Arrabal et Houellebecq, c’est d’abord une histoire d’amitié. Celle de deux écrivains, de deux créateurs, de deux poètes. « Une fois décédés la plupart de mes meilleurs amis tels que Beckett, Ionesco ou Topor, aujourd’hui Houellebecq occupe une place très spéciale dans ma vie. Nous parlons de théologie, de philosophie, de sciences et d’amour avec la gravité éclairante de l’humour. » Ce livre relate donc leurs rencontres, leurs conversations, les lettres échangées, le dialogue de deux esprits non conformistes.

Arrabal tient Houellebecq pour l’un des plus grands, pour un génie. « Plateforme est le traité de morale et le poème lyrique de notre temps. » Derrière la provocation reprochée par beaucoup à l’auteur de Plateforme (et qui n’est pas faite pour déplaire à Arrabal, lui-même, membre avec Topor et Jodorowsky du mouvement Panique, ayant largement pratiqué tout au long de sa vie la provocation élevée au rang de l’un des beaux-arts), provocation qui n’est que l’énoncé d’une vérité (« Celui qui dit ce qu’il pense cause des effets dévastateurs parmi les Gribouilles adeptes d’idéologies fossiles mais fortement mobilisatrices. »), Arrabal voit la profondeur de l’œuvre. Houellebecq est un sismographe, mesurant l’intensité des séismes, les connaissant si bien qu’il les prévoit et les annonce, « C’est le dernier résistant qui (sans perdre sa gaieté) témoigne face aux « bulldozers » des passeurs sous silence, des censures et des intimidations. », un témoin d’une implacable lucidité sur la situation de l’homme dans la société moderne (« les êtres humains, souvent cernés par la misère, passent leur vie dans la solitude et l’amertume. Les sentiments d’amour, de tendresse et de fraternité ont presque totalement disparu. Dans leurs rapports ils font preuve d’indifférence et parfois de cruauté. », écrit-il dans Plateforme), mais derrière ce pessimisme, se devinent la tendresse pour la femme et le rêve d’un monde meilleur.

Procédant par fragments, « arrabalesques » et « jaculatoires », sacrifiant à son goût pour la définition et l’étymologie, Arrabal tourne autour de son sujet, autour de ses thèmes et de ses obsessions, Houellebeq n’étant plus qu’une des étoiles de sa galaxie mentale.
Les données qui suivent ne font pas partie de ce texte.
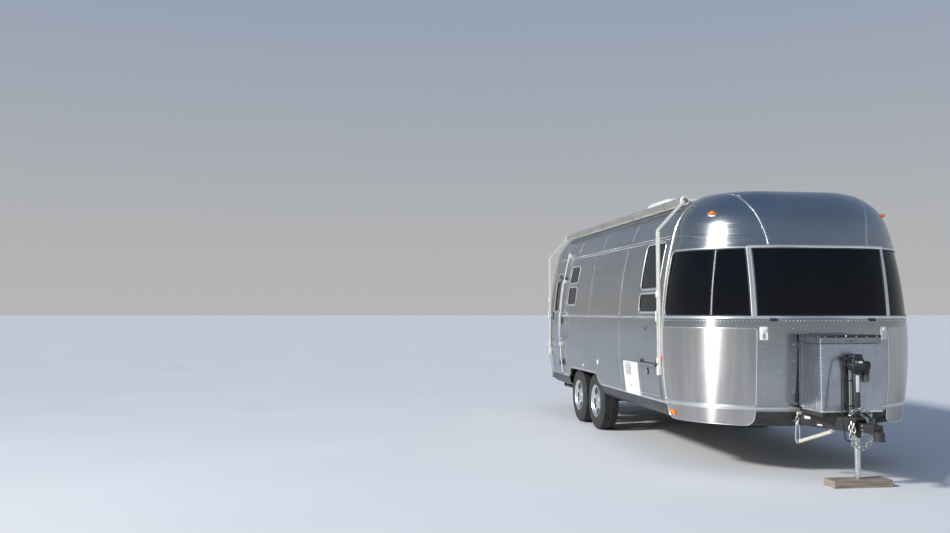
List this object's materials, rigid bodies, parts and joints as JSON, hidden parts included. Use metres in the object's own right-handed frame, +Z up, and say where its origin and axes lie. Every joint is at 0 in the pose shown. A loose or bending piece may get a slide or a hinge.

Il parle aussi beaucoup de lui-même, de ses amis et connaissances vivants ou disparus (Beigbeder, Kundera, Bennny Lévy, John Lennon, Yoko Ono, Hallier …). On est d’abord surpris et gêné par les redites, les mêmes phrases resservant d’un article à l’autre, avant de leur trouver un effet littéraire de répétition, comme la technique d’un peintre qui procéderait par petites touches, retours, avancées circulaires, pour préciser peu à peu le motif complet de sa toile. Ces répétitions deviennent une sorte d’incantation, et dans les raccourcis poétiques, les courts-circuits du sens, Arrabal trouve des formules qui sont des révélations, celle par exemple sur le clonage : « Lancelot du Lac, chevalier de la Table Ronde, rêvait d’être purifié par le Graal comme Houellebecq par le clonage. » Et Lanzarotte est Lancelot en espagnol !
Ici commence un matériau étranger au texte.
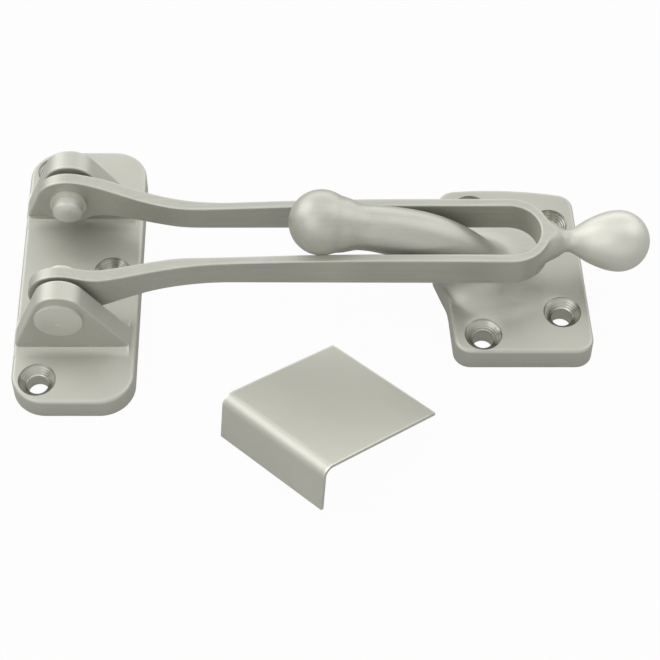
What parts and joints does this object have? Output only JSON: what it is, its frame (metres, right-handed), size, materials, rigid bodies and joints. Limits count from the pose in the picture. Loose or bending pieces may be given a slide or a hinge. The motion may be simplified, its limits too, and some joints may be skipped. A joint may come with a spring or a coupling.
{
  "type": "door guard",
  "caption": "Swing bar door guard: a looped bar pivots on a hinge plate and passes over a ball-ended hook on its own plate, with a folded edge guard.",
  "frame": {"origin": "centre of the hinge plate's back face", "axes": "+X along the closed bar towards the hook plate, +Z out of the plates' back faces, +Y to the back"},
  "size_m": [0.1655, 0.1155, 0.0366],
  "materials": {
    "satin_nickel": "satin nickel plate",
    "pin_nickel": "satin nickel plate",
    "sheet_nickel": "satin nickel plate on sheet"
  },
  "bodies": {
    "base": {"hinge_plate": "satin_nickel", "pivot_pin_front": "pin_nickel", "pivot_pin_back": "pin_nickel", "washer_front": "pin_nickel", "washer_back": "pin_nickel", "hook_plate": "satin_nickel", "edge_guard": "sheet_nickel"},
    "bar": {"swing_bar": "satin_nickel"}
  },
  "joints": [
    {"name": "bar_pivot", "type": "hinge", "parent": "base", "child": "bar", "pos_m": [-0.003, 0, 0.019], "axis": [0, -1, 0], "range_deg": [-2.2, 0]}
  ]
}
 En septembre 2002, Houellebecq comparaissait devant la 17e chambre du Palais de Justice de Paris pour « blasphème », un délit pourtant aboli en France depuis plus d’un siècle. Arrabal fut l’un de ses meilleurs défenseurs. Ayant été lui-même accusé en 1967 du même délit, étant passé sous le régime franquiste par les cachots de Murcie et par la prison de Carabanchel, il eut alors l’honneur d’être défendu par Cela, Aleixandre, Canetti, Paz et Beckett, futurs prix Nobel de littérature. Beckett eut cette phrase admirable pour la défense d’Arrabal : « C’est beaucoup ce que doit souffrir le poète pour écrire, n’ajoutez rien à sa propre peine. »

Au final, un portrait s’est dessiné, pas forcément conforme ni fidèle à l’intégralité de l’original, peut-être gauchi par l’amitié, mais près de l’intime de l’homme et du ressort de sa création. Un Houellebecq tendre comme ces vers reproduits de son poème Le Temps qui terminent l’ouvrage : Au fond j’ai toujours su / Que j’atteindrais l’amour / Et que cela serait / Un peu avant ma mort.

Houellebecq, de Fernando Arrabal, Le Cherche-Midi éditeur, 2005, 13 euros.